La Gazzetta dello Sport

LA NECESSITÀ LANCIA I GIOVANI E I LORO GOL SCUOTONO LA A

Karamoh (Inter), Under (Roma), Cutrone (Milan) e...

- di ALESSANDRO DE CALÒ

La perla di Karamoh che sradica l’Inter dalle sabbie mobili di una noiosa crisi, rilanciand­ola al terzo posto, è figlia di una necessità. Anche i gioielli di Under, esibiti con la Roma all’Olimpico rispondono alla stessa forza motrice. Fanno rima con la doppietta di sabato del baby Cutrone, sono la zampata dei ventenni che tolgono un po’ di polvere e scuotono il campionato. Eh, la necessità. Forse nessuno conosce, come Luciano Spalletti, il valore di questa parola chiave. Senza un’improvvisa necessità, sotto la sua guida il grande Totti non sarebbe diventato centravant­i, allungando­si la vita sul campo, e non avrebbe mai vinto la Scarpa d’oro. La metamorfos­i del capitano della Roma si era materializ­zata per la prima volta in un giorno di dicembre del 2005, contro la Samp a Genova, quando il tecnico toscano si era trovato a dover giocare senza Cassano, Montella e un poco memorabile Nonda. La svolta di Totti prima punta si era rivelata geniale: più o meno come quella fatta da Sarri con Mertens, a Napoli, il giorno dopo l’infortunio di Milik. Avvicinare Totti all’area di rigore – ripeteva Spaletti – è come mettere la volpe vicina al pollaio, “trova sempre lo spazio per creare terrore”.

Yann Karamoh, che con un magnifico gol ha mandato a picco il Bologna a San Siro, c’entra poco con Totti, ma ha a che fare con una necessità simile. Karamoh è un ivoriano naturalizz­ato francese, non ha ancora vent’anni, corre veloce e accarezza bene la palla anche col sinistro. Il suo 2-1 di ieri ricorda le percussion­i diagonali di un Robben e di un Figo o almeno i ricami di Suso. Spalletti non l’avrebbe mai fatto giocare dal primo minuto se l’Inter non fosse rimasta per otto partite senza vincere e Candreva non si fosse trovato in queste condizioni di forma. I rinforzi che il mercato di gennaio non ha portato, Spalletti li ha scovati nel ripostigli­o. Anche Eder in campo da subito è una necessità. Per non dire di Rafinha speso nel finale: scelta obbligata dal lungo stop. Dal calore con cui i nuovi compagni abbraccian­o il brasiliano a fine match, si capisce che il campo sta per incoronare un piccolo leader. Karamoh, forse, potrà diventarlo. In Francia l’hanno paragonato a Mbappé e Dembelé: il solco è quello, la distanza è consistent­e, ma l’Inter ha in mano un talento e deve averne cura.

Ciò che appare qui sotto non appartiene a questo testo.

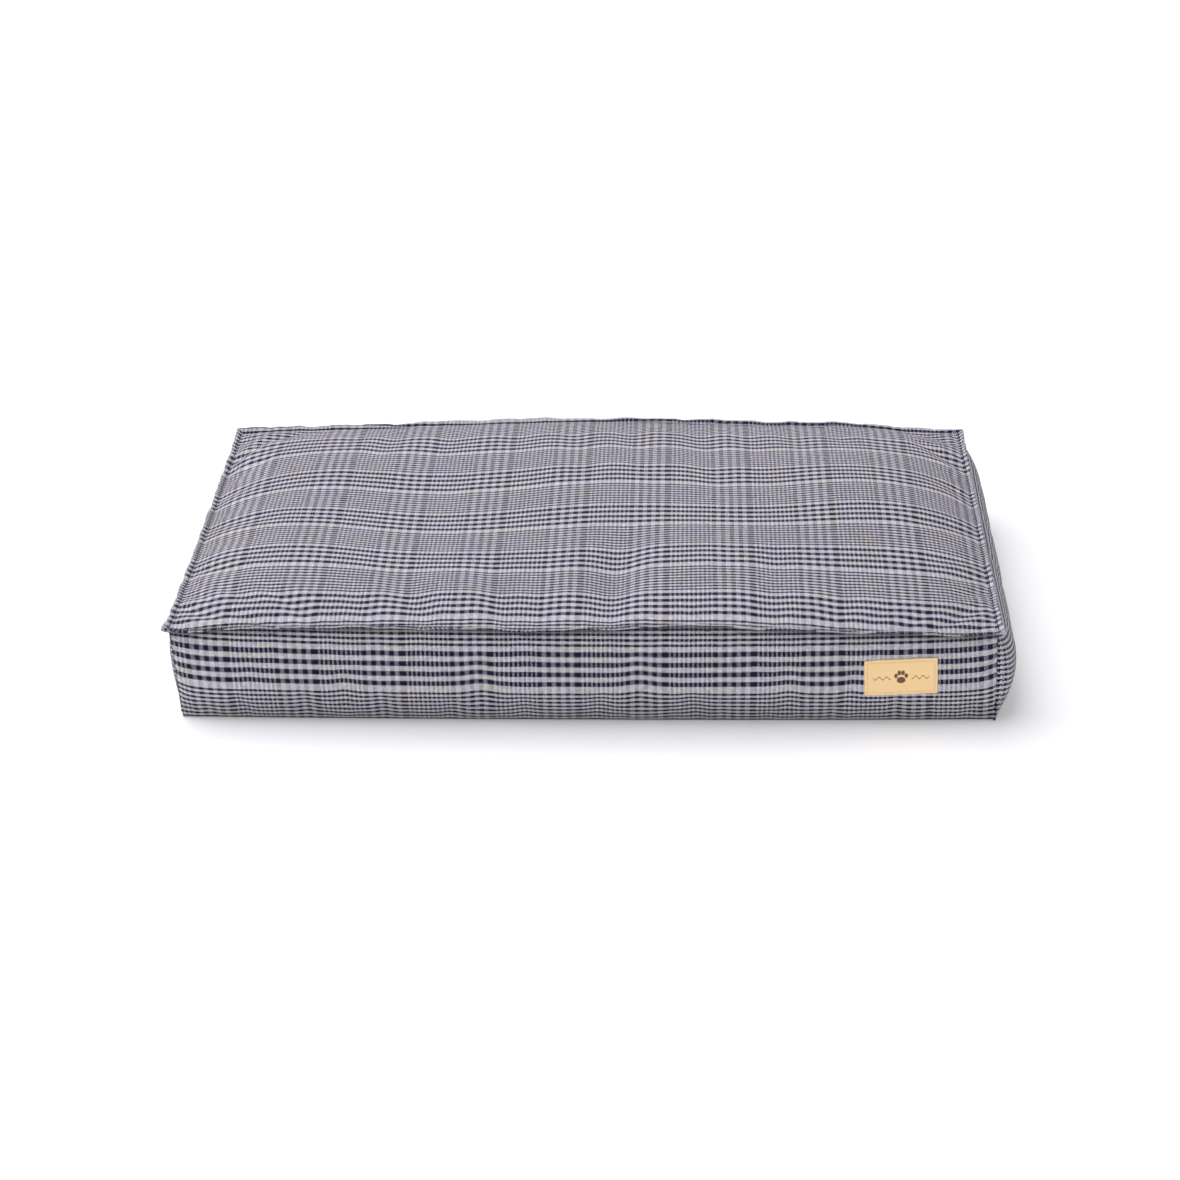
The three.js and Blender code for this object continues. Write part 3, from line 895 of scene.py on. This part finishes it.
def insetBag(name, inset, material):
    bag = meshObject(name, points, coverFaces(topIds, baseIds, wallIds), material)
    normals = np.zeros(len(points) * 3)
    bag.data.vertices.foreach_get("normal", normals)
    inner = points - normals.reshape(-1, 3) * inset
    low = np.clip(1 - inner[:, 2] / pad["cornerHeight"], 0, 1)
    u, v = inner[:, 0] / halfLength, inner[:, 1] / halfDepth
    corner = np.abs(u) ** 8 * np.abs(v) ** 8
    inner[:, :2] *= (1 - pad["cornerRound"] * np.minimum(corner, 1) * low)[:, None]
    inner[:, 2] = np.maximum(inner[:, 2], inset)
    inner[:, 0] = np.clip(inner[:, 0], inset - pad["widest"], pad["widest"] - inset)
    bag.data.vertices.foreach_set("co", inner.astype(np.float32).ravel())
    bag.data.update()
    return bag


caseFinish = makeSpeckled("case_cloth", rgb(222, 220, 212), rgb(244, 243, 238), 700, 0.0002,
                          Roughness=0.9)
fibreFinish = makeSpeckled("fibre", rgb(228, 227, 223), rgb(250, 249, 247), 160, 0.002,
                           Roughness=0.95)
padNodes = ["pad_case_" + side for side in ("top", "base", "front", "back", "left", "right")]
fitted(insetBag("pad_case", pad["caseInset"], caseFinish), "case_cloth", *padNodes, fill=0.85)
fitted(insetBag("fibre_pad", pad["fillInset"], fibreFinish), "fibre", "fibre_fill", fill=0.8)
print("pad made")


def laidOn(thing, points, outward, rise=0.0, start=0.006):
    # points brought onto a thing, each along its own outward direction
    surface = BVHTree.FromObject(thing, bpy.context.evaluated_depsgraph_get())
    laid = []
    for point, out in zip(points, outward):
        out = Vector(out).normalized()
        hit = surface.ray_cast(Vector(point) + out * start, -out, start + 0.02)[0]
        laid.append((hit if hit is not None else Vector(point)) + out * rise)
    return laid


def lineObject(name, points, closed=False, outward=None):
    count = len(points)
    edges = [(index, index + 1) for index in range(count - 1)] + ([(count - 1, 0)] if closed else [])
    mesh = bpy.data.meshes.new(name)
    mesh.from_pydata([tuple(point) for point in points], edges, [])
    if outward is not None:
        given = mesh.attributes.new("outward", "FLOAT_VECTOR", "POINT")
        given.data.foreach_set("vector", np.asarray(outward, dtype=np.float32).ravel())
    return added(name, mesh)


def alongLine(pattern, shape, direction, share):
    # a shape at even steps along the given line, turned to a direction, its length times a share
    line = pattern.node("GeometryNodeMeshToCurve", {}, {"Mesh": pattern.given("Geometry")})
    inputs = {"Curve": line, "Length": pattern.given("Spacing")}
    spaced = pattern.node("GeometryNodeResampleCurve", {"mode": "LENGTH"}, inputs)
    turn = pattern.node("FunctionNodeAlignRotationToVector", {"axis": "Z"}, {"Vector": direction})
    width = pattern.given("Width")
    size = pattern.node("ShaderNodeCombineXYZ", {}, [width, width, pattern.given("Length") * share])
    inputs = {"Points": spaced, "Instance": shape, "Rotation": turn, "Scale": size}
    return pattern.close(pattern.node("GeometryNodeInstanceOnPoints", {}, inputs))


def makeStitchPattern():
    # oval stitches laid end to end
    pattern = Pattern("stitches", Spacing="Float", Length="Float", Width="Float", Seed="Int")
    oval = pattern.node("GeometryNodeMeshUVSphere", {}, {"Segments": 6, "Rings": 5, "Radius": 0.5})
    tangent = pattern.node("GeometryNodeInputTangent")
    return alongLine(pattern, oval, tangent, pattern.random(0.86, 1.12, pattern.given("Seed")))


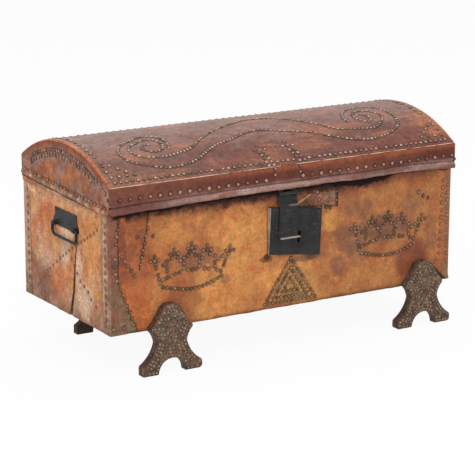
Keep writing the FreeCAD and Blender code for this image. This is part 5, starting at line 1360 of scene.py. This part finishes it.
class CHEST_OT_lid_leather(ChestOperator):
    """Leather of the lid: top, front flap, back and the two ends"""

    bl_idname = "chest.lid_leather"
    bl_label = "Lid leather"

    def execute(self, context):
        arc = DOME_RADIUS * ROLL_ANGLE
        roll = EDGE_ROLL * (math.pi / 2 - ROLL_ANGLE)
        drop = DOME_Z + ROLL_INNER * math.cos(ROLL_ANGLE) - DOME_LOW.z
        edge = arc + roll + max(drop, 0)
        rows = steps(-edge, -arc, ROLL_GRID)[:-1] + steps(-arc, arc, LID_GRID)[:-1]
        rows += steps(arc, edge, ROLL_GRID)
        end = HALF_LID - EDGE_ROLL
        far = end + EDGE_ROLL * math.pi / 2
        columns = steps(-far, -end, END_ROLL_GRID)[:-1] + steps(-end, end, LID_GRID)[:-1]
        columns += steps(end, far, END_ROLL_GRID)

        # Pale along the lid's rolled edges: rubbing and a painted highlight where the roll catches the light.
        def rubbed_and_lit_rolls(u, v, point):
            rolled = fall(abs(abs(v) - arc - roll * 0.35), 1.8 * MM)
            ends = fall(abs(abs(u) - end - 1 * MM), 2 * MM)
            return 0.0, clamped(max(rolled * (0.95 + 0.9 * hollows(point, 0.03, 2)), ends * 0.35))

        # Darker along the flap's hanging edge, and painted shade in the crease above its bulge.
        def flap_crease_shade(u, v, point):
            return 0.5 * fall(v, 0.05) + 0.7 * fall(abs(v - 0.29), 0.06), 0.0

        sheet_on("lid_top_skin", "lid_top_leather", "dome_hide", columns, rows, dome_place, ["dome"], 8,
                 marks=rubbed_and_lit_rolls)
        sheet_on("lid_front_skin", "lid_front_leather", "skirt_hide", steps(-HALF_LID, HALF_LID, LID_GRID),
                 [height / 17 for height in range(18)], skirt_place, ["skirt"], 9, relief=0.7,
                 marks=flap_crease_shade)
        low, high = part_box("lid_back_leather")
        wide, tall = LID_BACK_GRID
        sheet_on("lid_back_skin", "lid_back_leather", "skirt_hide", steps(-HALF_LID, HALF_LID, wide),
                 steps(low.z, high.z, tall), back_place, ["lid_back"], 10)
        low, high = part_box("lid_left_end_leather")
        for label, side in (("left", -1), ("right", 1)):
            sheet_on("lid_%s_end_skin" % label, "lid_%s_end_leather" % label, "lid_end_hide",
                     steps(low.y, high.y, LID_END_GRID), [height / 32 for height in range(33)],
                     lid_end_place(side), ["lid_" + label], 11 + side, marks=ledge_shadow)
        return {"FINISHED"}


class CHEST_OT_feet(ChestOperator):
    """Feet, their leather and the bearers under the bottom"""

    bl_idname = "chest.feet"
    bl_label = "Feet"

    def execute(self, context):
        for node in ("front_left_foot", "front_right_foot", "rear_left_foot", "rear_right_foot",
                     "left_foot_bearer", "right_foot_bearer"):
            covered = node.startswith("front")
            piece = refined(node + "_plank", node, 1.2 * MM, rounded=toes(node) if covered else None)
            settle(piece, "foot_edge" if covered else "foot_plank", "chest", "foot_wood", node)
        for side in ("left", "right"):
            node = "front_%s_foot_leather" % side
            piece = refined(node + "_skin", node, 0.6 * MM, rounded=toes(node))
            settle(piece, "foot_hide", "chest", "foot_leather", node)
        return {"FINISHED"}


TOE_RADIUS = 6 * MM


def toes(node):
    """Which edges of a front foot are its toes' outer corners, and how far they are rounded."""
    low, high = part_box(node)

    def chosen(a, b):
        level = abs(a.x - b.x) < 0.1 * MM and abs(a.z - b.z) < 0.1 * MM
        outer = min(a.x - low.x, high.x - a.x) < 1 * MM
        return level and outer and a.z < BOTTOM / 2

    return chosen, TOE_RADIUS


class CHEST_OT_boards(ChestOperator):
    """Boards of the body and the lid, seen when the lid is open"""

    bl_idname = "chest.boards"
    bl_label = "Boards"

    def execute(self, context):
        long_boards = ["bottom_board", "front_board", "back_board"]
        end_boards = ["left_end_board", "right_end_board"]
        lid_long = ["lid_front_board", "lid_back_board"] + ["lid_stave_%d" % n for n in range(1, 6)]
        lid_ends = ["lid_left_end_board", "lid_right_end_board"]
        for nodes, material, body in (
            (long_boards, "long_board", "chest"),
            (end_boards, "end_board", "chest"),
            (lid_long, "long_board", "lid"),
            (lid_ends, "end_board", "lid"),
        ):
            for node in nodes:
                piece = refined(node + "_wood", node, 0.6 * MM, 1)
                settle(piece, material, body, "oak_board", node)
        return {"FINISHED"}


class CHEST_OT_lock(ChestOperator):
    """Lock case, its back plate, bolt and spring"""

    bl_idname = "chest.lock"
    bl_label = "Lock"

    def execute(self, context):
        forged("lock_case_iron", "lock_case", 0.7 * MM, 3, "case_iron")
        forged("lock_back_iron", "lock_back_plate", 0.3 * MM, 1)
        forged("lock_bolt_iron", "lock_bolt", 0.3 * MM, 1, body="bolt")
        keep("lock_spring", "black_iron")
        return {"FINISHED"}


def forged(name, node, bevel, segments, material="black_iron", body="chest"):
    """A piece of ironwork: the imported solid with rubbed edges, in its finish and on its body."""
    settle(refined(name, node, bevel, segments), material, body, "black_iron", node)


class CHEST_OT_hasp(ChestOperator):
    """Hasp with its leaf, pin and staple"""

    bl_idname = "chest.hasp"
    bl_label = "Hasp"

    def execute(self, context):
        forged("hasp_iron", "hasp", 0.6 * MM, 2, "hasp_iron", "hasp")
        forged("hasp_staple_iron", "hasp_staple", 0.5 * MM, 2, body="hasp")
        keep("hasp_leaf", "black_iron")
        keep("hasp_pin", "black_iron")
        return {"FINISHED"}


class CHEST_OT_handles(ChestOperator):
    """Handle plates with their drop bails"""

    bl_idname = "chest.handles"
    bl_label = "Handles"

    def execute(self, context):
        for side in ("left", "right"):
            keep(side + "_handle_plate", "black_iron")
            keep(side + "_handle_bail", "black_iron")
        return {"FINISHED"}


class CHEST_OT_hinges(ChestOperator):
    """Strap hinges on the back"""

    bl_idname = "chest.hinges"
    bl_label = "Hinges"

    def execute(self, context):
        for side in ("left", "right"):
            for part in ("_hinge_body_leaf", "_hinge_lid_leaf", "_hinge_pin"):
                keep(side + part, "black_iron")
        return {"FINISHED"}


class CHEST_OT_nails(ChestOperator):
    """Domed brass nails of the ornaments and borders, and the iron nails"""

    bl_idname = "chest.nails"
    bl_label = "Nails"

    def execute(self, context):
        nail_heads("front_nails", ["front"], "body_brass", "chest")
        nail_heads("end_nails", ["left_end", "right_end", "back"], "body_brass", "chest")
        nail_heads("foot_nails", ["feet"], "foot_brass", "chest")
        nail_heads("lid_top_nails", ["dome"], "lid_brass", "lid")
        nail_heads("lid_side_nails", ["skirt", "lid_back", "lid_left", "lid_right"], "side_brass", "lid")
        keep("iron_nails", "nail_iron")
        keep("lid_iron_nails", "nail_iron")
        return {"FINISHED"}


def keep(node, material):
    """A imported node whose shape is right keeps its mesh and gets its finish."""
    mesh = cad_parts[node].data
    mesh.materials.clear()
    mesh.materials.append(finish(material))


class CHEST_PT_panel(bpy.types.Panel):
    """Lists what the chest is made of"""

    bl_label = "Chest"
    bl_idname = "CHEST_PT_panel"
    bl_space_type = "VIEW_3D"
    bl_region_type = "UI"
    bl_category = "Chest"

    def draw(self, context):
        for operator in OPERATORS:
            self.layout.operator(operator.bl_idname)
        for group in GROUPS:
            box = self.layout.box()
            look = getattr(context.scene, group)
            for name in look.bl_rna.properties.keys():
                if name not in ("rna_type", "name"):
                    box.prop(look, name)


OPERATORS = (
    CHEST_OT_stage, CHEST_OT_body_leather, CHEST_OT_corner_strips, CHEST_OT_lid_leather, CHEST_OT_feet,
    CHEST_OT_boards, CHEST_OT_lock, CHEST_OT_hasp, CHEST_OT_handles, CHEST_OT_hinges, CHEST_OT_nails,
)
GROUPS = {
    "chest_leather": LeatherLook,
    "chest_nails": NailLook,
    "chest_iron": IronLook,
    "chest_wood": WoodLook,
    "chest_stage": StageLook,
}


def register():
    for group, look in GROUPS.items():
        bpy.utils.register_class(look)
        setattr(bpy.types.Scene, group, PointerProperty(type=look))
    for operator in OPERATORS:
        bpy.utils.register_class(operator)
    bpy.utils.register_class(CHEST_PT_panel)


def unregister():
    bpy.utils.unregister_class(CHEST_PT_panel)
    for operator in reversed(OPERATORS):
        bpy.utils.unregister_class(operator)
    for group, look in GROUPS.items():
        delattr(bpy.types.Scene, group)
        bpy.utils.unregister_class(look)


def main():
    register()
    for operator in OPERATORS:
        family, name = operator.bl_idname.split(".")
        getattr(getattr(bpy.ops, family), name)()


if __name__ == "__main__":
    main()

Ormai si giocano quattro campionati, in questa serie A. Lo scudetto è un match stellare tra Napoli e Juve. Gli altri due posti Champions sono una partita fra tre squadre malate o convalesce­nti: i nerazzurri, la Lazio (al terzo kappaò di fila) e la Roma che scavalca i biancocele­sti ma fatica prima di battere in rimonta il piccolo Benevento. Come Karamoh a San Siro, all’Olimpico il protagonis­ta è Cengiz Under, turco di vent’anni, capace di inventare un assist e due gol super che decidono il match. Anche qui, le scelte che permettono a Di Francesco di scollinare sono figlie di una necessità. La squadra si stava perdendo attorno alla partenza di Dzeko. Il bomber è rimasto, il 4-2-3-1 sta riportando risultati e fiducia nella Roma: gli ottavi di Champions con lo Shakhtar sembrano meno in salita. Poi c’è la corsa per l’Europa League: tiene la Samp, risale il Milan, frena l’Atalanta, recupera il Toro con un magnifico Belotti restituito al gol. Il resto è sprint salvezza, con impercetti­bili movimenti sulla classifica. In generale, il percorso è tracciato. Qualcosa potrà cambiare. Nel ritorno, soltanto Napoli e Juve – per dire – hanno fatto meglio del Milan: 15 punti contro 13. Con questa proiezione Gattuso potrebbe arrivare in Champions, scardinand­o gli steccati. Deciderann­o un po’ di scontri diretti. E su tutto, a ricaduta, peserà l’Europa: domani c’è la Juve, poi toccherà alle altre. Niente sarà come prima.